• [Required work]:
Below are records; quote them exactly from the first line through the line that contains "(least, most) roughness.".

** START OF Records for processing **

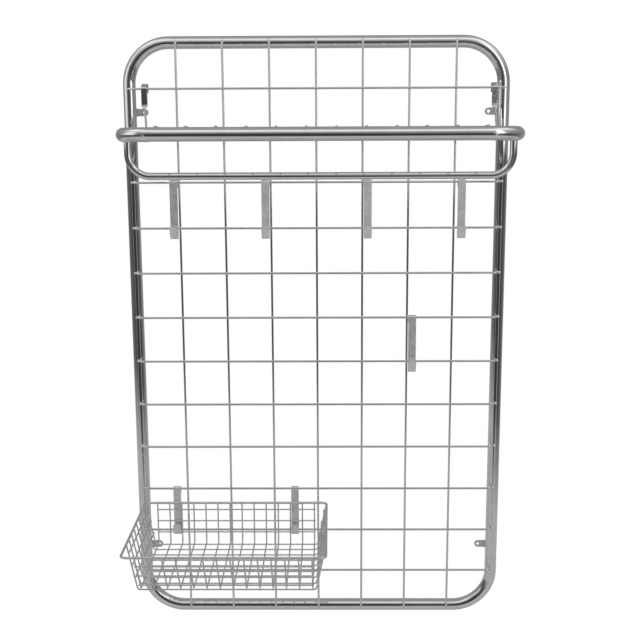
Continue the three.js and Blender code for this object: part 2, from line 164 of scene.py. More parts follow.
def metal(name, dark, light, rough, patch_scale, grain, scratch, metallic=1.0, dents=0.0):
    """Plated metal. dark and light are the colours of its patches and rough is their (least, most) roughness.

    grain, scratch and dents are the heights of its fine pits, hairlines and shallow waves.
    """
    material = bpy.data.materials.new(name)
    material.use_nodes = True
    n = Nodes(material.node_tree)
    place = n.add("TexCoord").outputs["Object"]
    patches = n.add("TexNoise", {"Vector": place, "Scale": patch_scale, "Detail": 6, "Roughness": 0.62})
    speck_scale = patch_scale * SPECKS_TO_PATCHES
    specks = n.add("TexNoise", {"Vector": place, "Scale": speck_scale, "Detail": 3, "Roughness": 0.5})
    patch = n.ramp(patches, [(0.32, 0.0), (0.68, 1.0)])
    colour = n.mix(patch, (*dark, 1), (*light, 1))
    speck_colour = tuple(c * SPECK_DARKNESS for c in dark) + (1,)
    speckled = n.mix(n.ramp(specks, [(0.3, 0.0), (0.42, 1.0)]), speck_colour, colour)
    lengthwise = n.add("Mapping", {"Vector": place, "Scale": HAIRLINE_SCALE})
    hairlines = n.add("TexNoise", {"Vector": lengthwise, "Scale": 1.0, "Detail": 4, "Roughness": 0.7})
    rough_value = n.add("MapRange", {0: patches, 1: 0.3, 2: 0.7, 3: rough[0], 4: rough[1]})
    rough_fine = n.math("ADD", rough_value, n.math("MULTIPLY", n.math("SUBTRACT", hairlines, 0.5), scratch))
    fine = n.add("TexNoise", {"Vector": place, "Scale": METAL_GRAIN_SCALE, "Detail": 3})
    height = n.math("ADD", n.math("MULTIPLY", fine, grain), n.math("MULTIPLY", hairlines, scratch))
    if dents:
        waves = n.add("TexNoise", {"Vector": place, "Scale": DENT_SCALE, "Detail": 2})
        height = n.math("ADD", height, n.math("MULTIPLY", waves, dents))
    bump = n.add("Bump", {"Strength": 0.35, "Distance": 0.0002, "Height": height})
    shader = n.add("BsdfPrincipled", {"Base Color": speckled, "Roughness": rough_fine, "Normal": bump})
    shader.inputs["Metallic"].default_value = metallic
    n.add("OutputMaterial", {"Surface": shader})
    return material


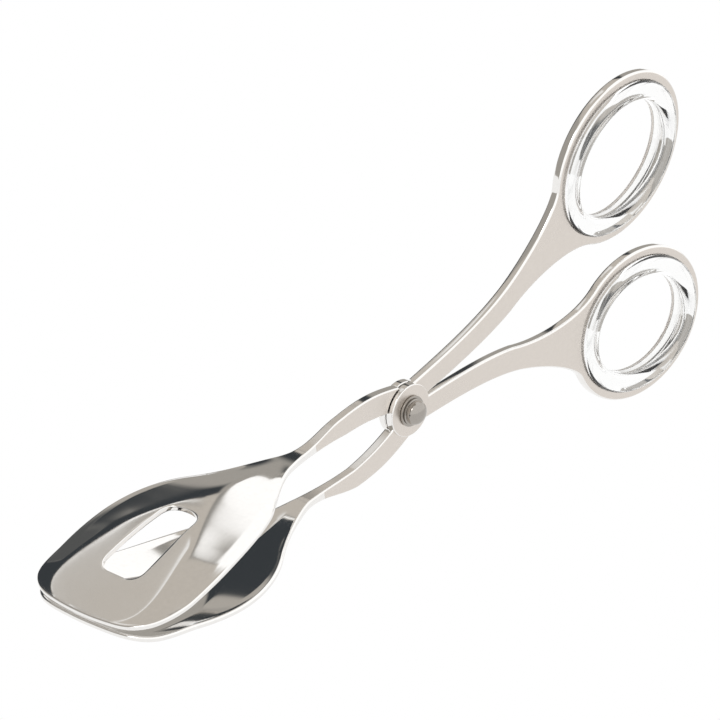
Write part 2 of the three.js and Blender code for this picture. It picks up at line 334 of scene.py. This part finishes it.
# %% [markdown]
# ## Shank and jaw
# On the real tongs one bar is left deep at the shank, pinched and twisted flat
# at the neck, and pressed into a shallow spoon with a slot. It could be a
# subdivided cage, but a mirror finish shows every uneven face, so the surface is
# laid out as an even net. A grid wrapped round the bar makes the shank, and a
# second grid runs in rings from the slot to the jaw's edge. Their vertices are
# placed by the same height curves, so the two weld into one closed skin.

# %% Height and plan curves of the jaw
crease = 0.07                 # softness of the crease beside the flat crown, as a share of the side
edge_roll, roll_width = 0.45, 3.2     # the last turn down towards the jaw's edge, in mm
curve_steps = 400
crown_run = run([
    (0, 7.2), (0.5 * shank_x, 0.95 * shank_top), (0.7 * shank_x, shank_top), (shank_x + 2, shank_top),
    (shank_x + 10, shank_top), (neck_x - 8, neck_top), (neck_x - 1, neck_top),
    (neck_x + 9, neck_top), (crest_x - 12, crest_h + 0.1), (crest_x, crest_h),
    (crest_x + 16, crest_h), (jaw_x - 20, front_h + 5.9), (jaw_x, front_h)], curve_steps)
inner_run = run([
    (0, 0), (0.4 * shank_x, 2.9), (0.7 * shank_x, shank_low - 0.6), (shank_x, shank_low),
    (shank_x + 8, shank_low + 1), (neck_x - 8, neck_top - neck_t), (neck_x, neck_top - neck_t)], curve_steps)
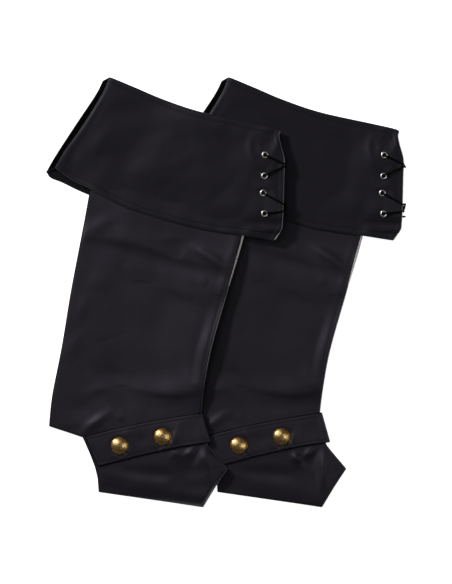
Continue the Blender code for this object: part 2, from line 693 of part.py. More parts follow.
def add_lace(name, line):
    curve = bpy.data.curves.new(name, "CURVE")
    curve.dimensions = "3D"
    spline = curve.splines.new("POLY")
    spline.points.add(len(line) - 1)
    for point, place in zip(spline.points, line):
        point.co = (*(place * MM), 1)
    curve.bevel_depth = CORD_RADIUS * MM
    curve.bevel_resolution = 2
    curve.use_fill_caps = True
    obj = bpy.data.objects.new(name, curve)
    bpy.context.scene.collection.objects.link(obj)
    curve.materials.append(lace_material(name))
    return obj


def punch_holes(obj, eyes, centre):
    """Cut a round hole for each eyelet."""
    parts, faces, used = [], [], 0
    for x, y in eyes:
        profile = [(EYELET_HOLE, -15.0), (EYELET_HOLE, 45.0)]
        angle = np.arange(12) * math.pi / 6
        rings = [np.stack([x + r * np.cos(angle), y + r * np.sin(angle), np.full(12, h)], 1)
                 for r, h in profile]
        ends = np.array([[x, y, profile[0][1]], [x, y, profile[1][1]]])
        points = np.concatenate(rings + [ends])
        for k in range(12):
            m = (k + 1) % 12
            faces += [(used + k, used + m, used + m + 12), (used + k, used + m + 12, used + k + 12),
                      (used + m, used + k, used + 24), (used + k + 12, used + m + 12, used + 25)]
        parts.append(points)
        used += len(points)
    cutter = add_mesh(obj.name + "_cutter", np.concatenate(parts) - centre, np.array(faces))
    cutter.hide_render = True
    cutter.display_type = "WIRE"
    modifier = obj.modifiers.new("eyelet_holes", "BOOLEAN")
    modifier.operation = "DIFFERENCE"
    modifier.solver = "EXACT"
    modifier.object = cutter


def main():
    for obj in list(bpy.data.objects):
        bpy.data.objects.remove(obj)
    table = Table()
    under = cover("right", PAIR_STEP / 2, table, 6.5)
    table.height = np.where(table.height > 0, table.height + PAIR_ROOM, table.height)
    over = cover("left", -PAIR_STEP / 2, table, 10.0)
    everything = np.concatenate([piece[1] for piece in under[0] + over[0]]
                                + [made[1][1] + CORD_RADIUS for made in (under, over)]
                                + [made[1][1] - CORD_RADIUS for made in (under, over)])
    low, high = everything.min(axis=0), everything.max(axis=0)
    centre = np.array([(low[0] + high[0]) / 2, (low[1] + high[1]) / 2, 0.0])
    for pieces, (lace, line), holes in (under, over):
        objects = {}
        for name, points, faces, kind in pieces:
            objects[name] = add_mesh(name, points - centre, faces, MATERIALS[kind](name))
        add_lace(lace, line - centre)
        for name, eyes in holes:
            punch_holes(objects[name], eyes, centre)


main()
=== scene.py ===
import math

import bpy
import numpy as np
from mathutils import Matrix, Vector
from mathutils.bvhtree import BVHTree


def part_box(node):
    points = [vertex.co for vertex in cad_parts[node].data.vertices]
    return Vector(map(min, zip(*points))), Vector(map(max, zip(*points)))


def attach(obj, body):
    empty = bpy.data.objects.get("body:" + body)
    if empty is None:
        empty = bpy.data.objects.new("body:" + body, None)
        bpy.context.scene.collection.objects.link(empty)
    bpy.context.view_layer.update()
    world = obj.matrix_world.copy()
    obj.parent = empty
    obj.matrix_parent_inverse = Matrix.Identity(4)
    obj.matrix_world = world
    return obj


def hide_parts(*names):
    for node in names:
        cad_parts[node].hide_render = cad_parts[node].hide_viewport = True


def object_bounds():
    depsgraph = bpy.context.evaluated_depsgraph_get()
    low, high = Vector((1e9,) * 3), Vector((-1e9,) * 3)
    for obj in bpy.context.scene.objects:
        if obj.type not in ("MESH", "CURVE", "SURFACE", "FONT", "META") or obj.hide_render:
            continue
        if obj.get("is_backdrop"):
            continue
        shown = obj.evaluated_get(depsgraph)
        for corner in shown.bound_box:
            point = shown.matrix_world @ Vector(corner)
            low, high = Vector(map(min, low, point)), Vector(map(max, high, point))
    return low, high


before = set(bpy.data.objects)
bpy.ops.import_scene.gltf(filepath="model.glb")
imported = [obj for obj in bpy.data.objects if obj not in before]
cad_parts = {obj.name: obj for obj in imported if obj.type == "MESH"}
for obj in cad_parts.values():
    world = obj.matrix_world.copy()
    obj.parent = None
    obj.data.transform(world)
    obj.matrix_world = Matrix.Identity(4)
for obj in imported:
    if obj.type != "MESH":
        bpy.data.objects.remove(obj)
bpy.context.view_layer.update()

# Leg tubes. Each cover is a tapering tube of black faux leather, a smooth polyurethane skin on a
# pale knit, cut with a pointed instep, sewn up and laid flat so that it shows two layers. The knit
# shows as a thin line along the cut front edge; its paleness there is partly a painted highlight,
# and from mid shin down a darker copy of the knit is painted shade. All measures here and below
# are in millimetres.
COVERS = {"right": np.array([70.7, -0.5]), "left": np.array([-72.3, -0.5])}
LEATHER = 1.15
CROWN = 2.1  # how far the near layer stands off the far one in the middle
LAYER_GAP = 0.35  # what is left between them where both are pressed flat
PEEK = 1.9  # how much of the far layer's knit shows past the near one
STIFF_SLOPE = 0.06  # the steepest that the stiff cloth takes across a step
CURL = {"right": 0.9, "left": 1.0}  # share of the front edge's spring
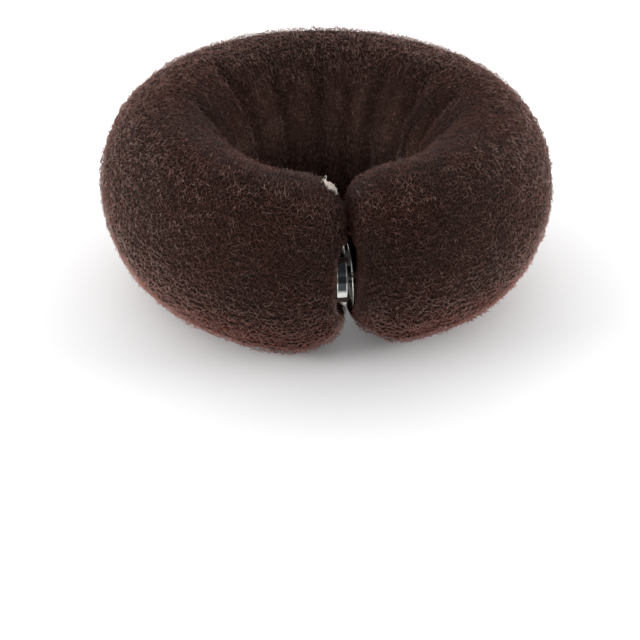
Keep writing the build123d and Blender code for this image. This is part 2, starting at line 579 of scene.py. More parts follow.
def map_corners(*corners: tuple[Any, Any]) -> Array:
    """Places of faces' corners on the bake's map.

    Args:
        corners: for each corner in turn, its places along and across the map, for all faces.

    Returns:
        The places, shaped (faces, corners, 2).
    """
    places = [np.stack(np.broadcast_arrays(*corner), -1) for corner in corners]
    return np.stack(places, -2).reshape(-1, len(corners), 2)


def map_walls(along: Array, low: Array, high: Array) -> Array:
    """Places of the corners of ring_walls' faces on the bake's map.

    Args:
        along: place of each ring along the map, shaped (rings, 1).
        low: where each face begins across the map.
        high: where it ends.

    Returns:
        The places, shaped (faces, 4, 2).
    """
    start, end = along[:-1], along[1:]
    return map_corners((start, low), (start, high), (end, high), (end, low))


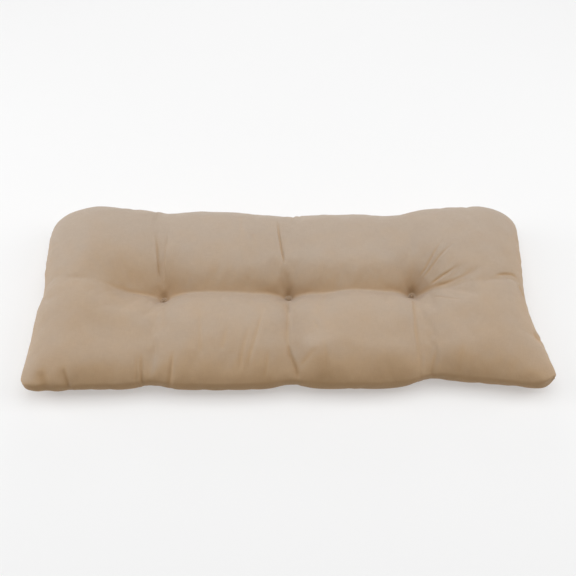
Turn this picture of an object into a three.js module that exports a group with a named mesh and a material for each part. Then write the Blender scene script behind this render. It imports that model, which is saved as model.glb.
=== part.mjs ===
import * as THREE from 'three';

// A tufted cushion for a settee seat, lying on its underside.
// Sizes are in millimetres. X runs along the seat, Y from the front edge to the back, Z up.
// The cushion is one filled cover: an upper and a lower sheet that meet at a seam all round.
const LENGTH = 1118;
const DEPTH = 483;
const CROWN_HEIGHT = 124;
const SEAM_HEIGHT = 50;
// The filling falls away from the tufts to the front: how far it has dropped at the front edge,
// where the fall begins, and how much it bends.
const FRONT_DROP = { depth: 38, from: -20, bend: 1.5 };
const HALF_LENGTH = LENGTH / 2;
const HALF_DEPTH = DEPTH / 2;

// The outer band in which the cover turns down to its seam and in which the corners are cut.
const SHOULDER = 150;
const FRONT_SHOULDER = 85;
const SHOULDER_RISE = 2.3;
const SHOULDER_FULLNESS = 2.1;
const BACK_CORNER_CUTS = { left: 17, right: 25 };
const BACK_CORNER_SPREAD = 3.3;
// The front corners are folded in, which leaves a short blunt end: how far the fold reaches along
// the front edge, and how many times shorter it is along the side.
const FRONT_CORNER_FOLDS = {
  left: { reach: 12, slope: 1 },
  right: { reach: 34, slope: 1.7 },
};
const FRONT_CORNER_SOFTNESS = 9;
const FRONT_CORNER_FILLING = 0.8;

// The underside curls up to the seam over this band and lies flat inside it.
const UNDER_BAND = 85;
const UNDER_RISE = 2.6;
const UNDER_FULLNESS = 2;
const UNDER_PRESS = 1.05;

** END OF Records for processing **

• [The answer]:
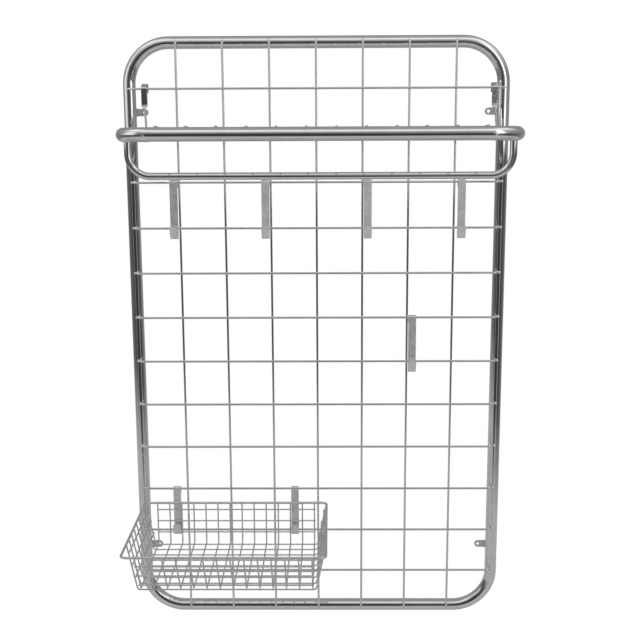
Continue the three.js and Blender code for this object: part 2, from line 164 of scene.py. More parts follow.
def metal(name, dark, light, rough, patch_scale, grain, scratch, metallic=1.0, dents=0.0):
    """Plated metal. dark and light are the colours of its patches and rough is their (least, most) roughness.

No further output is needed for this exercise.